The purpose of the test is to determine whether the problem is caused by third-party software that loads automatically at startup or login, by a peripheral device, by a font conflict, or by corruption of the file system or of certain system caches.

Disconnect all wired peripherals except those needed for the test, and remove all aftermarket expansion cards, if applicable. Start up in safe mode and log in to the account with the problem. You must hold down the shift key twice: once when you turn on the computer, and again when you log in.

Note: If FileVault is enabled in OS X 10.9 or earlier, or if a firmware password is set, or if the startup volume is a software RAID, you can’t do this. Ask for further instructions.

Safe mode is much slower to start up and run than normal, with limited graphics performance, and some things won’t work at all, including sound output and Wi-Fi on certain models. The next normal startup may also be somewhat slow.

The login screen appears even if you usually login automatically. You must know your login password in order to log in. If you’ve forgotten the password, you will need to reset it before you begin.

Test while in safe mode. Same problem?

After testing, restart as usual (not in safe mode) and verify that you still have the problem. Post the results of the test.

Mar 30, 2015 3:48 PM in response to Linc Davis

Thank you for taking the time on this.


I went into safe mode (holding shift twice). I don't have any additional third party devices, just full apple keyboard (not wireless) and wireless magic mouse.
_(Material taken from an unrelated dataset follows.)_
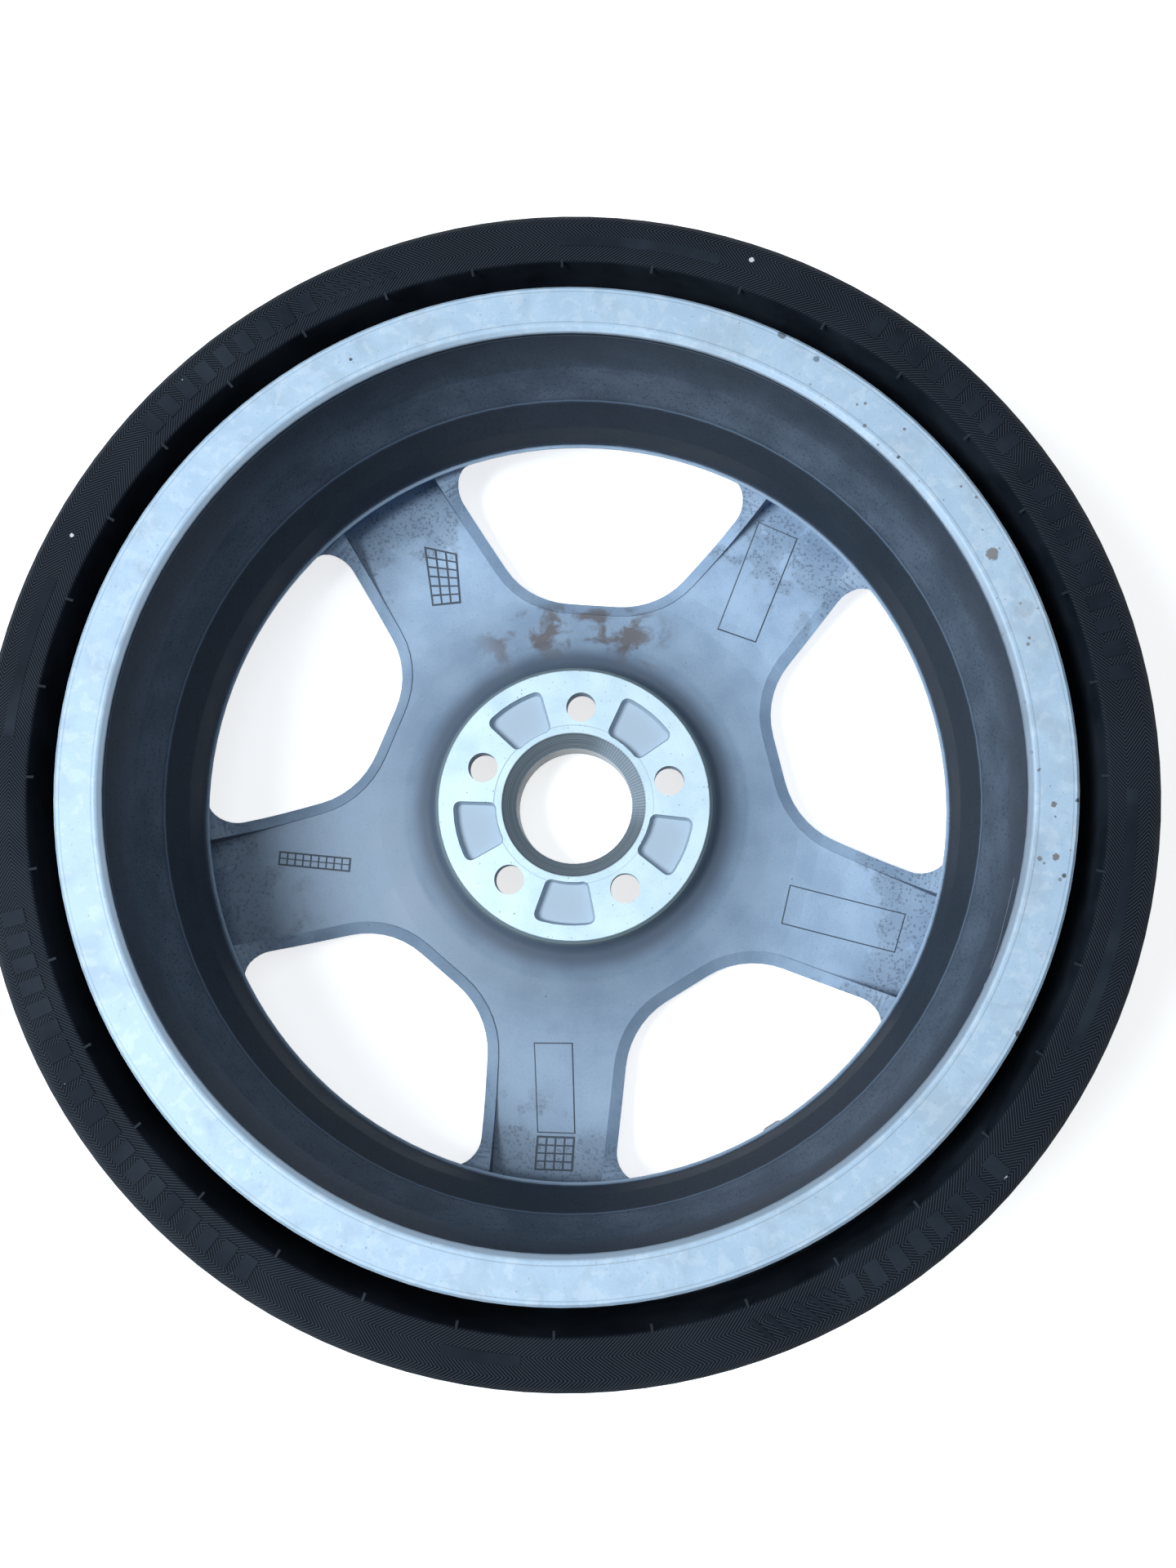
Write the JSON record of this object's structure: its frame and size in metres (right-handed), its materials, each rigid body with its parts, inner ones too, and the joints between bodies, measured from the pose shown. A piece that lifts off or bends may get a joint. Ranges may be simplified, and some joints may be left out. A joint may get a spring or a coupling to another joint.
{
  "type": "spare wheel",
  "caption": "Collapsible temporary spare wheel: cast alloy rim with ribbed spokes and a bored hub, and a tyre with folded-in sides.",
  "frame": {"origin": "centre of the bolt circle on the hub's mounting face", "axes": "+Z along the wheel's axis towards the inboard side, +Y through a bolt hole and the middle of a window"},
  "size_m": [0.5877, 0.5876, 0.1774],
  "materials": {
    "cast_alloy": "blue-grey lacquer over a casting, machined at the hub",
    "tyre_rubber": "matt, dusty",
    "valve_rubber": "matt",
    "brass": "turned",
    "seal_rubber": "matt",
    "spring_steel": "drawn wire",
    "cap_plastic": "moulded"
  },
  "bodies": {
    "wheel": {"wheel_rim": "cast_alloy", "folded_tyre": "tyre_rubber", "valve_rubber_body": "valve_rubber", "valve_brass_stem": "brass", "valve_core_body": "brass", "valve_core_gasket": "seal_rubber", "valve_core_spring": "spring_steel"},
    "valve_pin": {"valve_core_pin": "brass", "valve_core_seal": "valve_rubber"},
    "cap": {"valve_cap": "cap_plastic", "valve_cap_seal": "valve_rubber"}
  },
  "joints": [
    {"name": "valve_pin_slide", "type": "slide", "parent": "wheel", "child": "valve_pin", "axis": [0, 0, 1], "range_m": [0, 0.0015], "stiffness_N_per_m": 2000, "springref_m": -0.0008, "deforming": ["valve_core_spring"]},
    {"name": "cap_slide", "type": "slide", "parent": "wheel", "child": "cap", "axis": [0, 0, -1], "range_m": [0, 0.014]}
  ]
}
The only change I noticed is (as you said) screen resolution was lower, and before login screen, a strange flickering and slow redraw of screen, filling in horizontal bars at random. And the same after logging in, strange flicker and redraw.


Otherwise, same missing icon problem.


Then I returned to normal login and saw the same icon problem.

All of my icons have dissappeared from dock and all system icons are gone.